O acompanhamento favorece que os jovens assimilem que a beleza é a realidade, não a virtualidade. O isolamento no mundo virtual faz com que pensem- em palavras de Sartre- que o inferno são os demais: tornem-se solitários, anti-sociais. Quando no fundo a plenitude do seu ser e do seu crescimento depende da valentia dos pais de semear neles a disciplina, a escuta, o respeito, a fé, a oração, o voluntariado, as boas amizades, o trabalho, etc. Estes valores farão com que eles saiam de si. Que deixem de ser rêmoras da tecnologia. A conquista deste desafio é o claro exemplo de que as virtudes dos filhos são “filhos” das virtudes dos pais.

Um filho bem formado não é fruto da virtualidade, mas da realidade envolvida de tempo, de paciência, amor, relação. Se a família compreender isso chegará então a experimentar o que Saint-Exupéry escreveu: amar não é estar olhando para o outro, mas os dois juntos olhando na mesma direção. O acompanhamento muitas vezes implica propor as perguntas fundamentais da vida que o mundo virtual não apresenta: vocação, carreira, trabalho, noivo ou noiva, família, fidelidade, responsabilidade, valores, Deus, etc. E não poucas vezes o desafio dos pais é que de vez em quando os adolescentes troquem os seus fones de orelha pelo som harmonioso da natureza, das conversas com os amigos, do silêncio, da contemplação. No fundo, troquem o barulho do mundo virtual pelo encontro consigo e com Deus.  Se o relativismo ateu propõe uma educação sem Deus, o tempo passará a fatura. Jamais esquecerei de uma notícia muito triste que saiu certa vez. Um pai foi esfaqueado pelo seu filho adolescente enquanto dormia. Tinha lhe dado tudo: dinheiro, carro zero, noites de festa, viagens, férias, prazeres. Porém, nunca lhe deu Deus! E um dia o filho lhe passou a fatura: a morte. É muito triste, mas é a fatura que o sistema relativista ateu pode dar com o tempo. E diante dos fatos caem todos os argumentos.

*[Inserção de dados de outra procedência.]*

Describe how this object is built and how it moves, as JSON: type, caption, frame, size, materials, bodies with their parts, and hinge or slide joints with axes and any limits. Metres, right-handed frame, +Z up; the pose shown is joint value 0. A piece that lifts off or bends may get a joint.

Aliás, não basta comunicar, temos que comunicar bem. O diálogo é o começo do uso equilibrado dos meios de comunicação e do sólido critério entre o que é real e o que é virtual. Tantas tragédias familiares nascem da atmosfera de que o inferno é o outro, porque onde não tem diálogo, não tem Deus. E tantas famílias se convertem na complicada e intrincada família Karamazov de Dostoievski. Os adolescentes com dificuldades de socializar, dialogar, enfrentar a vida com os seus matizes às vezes cinza. Talvez eles vêm de famílias onde os pais não sabem dialogar. Ali eles nunca distinguiram quando um sim é um sim e um não, não. Não tinha clareza na comunicação. Ou simplesmente não tinha comunicação alguma. Estes adolescentes foram a criança que, interrogada pelo que queria ser quando crescesse, respondeu que queria ser uma televisão, porque assim pelo menos receberia a atenção dos seus pais. E o tempo outra vez passa fatura. Porque os defeitos dos filhos são os “filhos” dos defeitos dos pais. Também aqui o relativismo se encontra impotente. A falsa liberdade sustentada por esse sistema poderia ser coartada diante da proposta do diálogo capaz de transmitir valores humanos e cristãos, que sempre acompanharam a história humana.

Com certeza: o homem nasce bom. Nasce dentro de uma família. Mas a família conserva e faz frutificar o que há de bom nele? Será que o sistema educativo relativista saberia responder? É claro que não. Nós, portanto, estamos convencidos: o humanismo cristão pode conservar o que melhor existe no homem e elevá-lo à perfeição e à plenitude. Quando o tempo passar fatura saberemos que valor demos á formação. Quando o tempo passar fatura perceberemos que a relação e o diálogo são imprescindíveis. Quando o tempo passar fatura compreenderemos que existem valores inegociáveis e que não basta comunicar, mas que é preciso comunicar bem. Quando o tempo passar fatura saberemos que a realidade é mais bonita do que a virtualidade. Quando o tempo passar fatura saberemos que Deus não é uma opção dentro de casa, mas é o fundamento do autêntico humanismo educativo.

No final das contas a meia verdade de Rousseau é a fuga de quem não coloca o dedo na ferida. A sociedade não é uma ideia abstrata, mas o conjunto de muitas famílias. O homem nasce bom e a família deve protegê-lo e educá-lo. Propor um relativismo ateu na educação é um risco que cedo ou tarde sai caro. Se algum tiver dúvida, que o tempo lhe passe a fatura. Nas nossas mãos está o tempo para construir o futuro da humanidade. O que vale não é somente o resultado, mas o caminho. Não só a fatura, mas o tempo. Porque- em palavras do filósofo Séneca- tudo é alheio a nós, somente o tempo nos pertence. Tomara que esse tempo não escorregue como água das nossas mãos!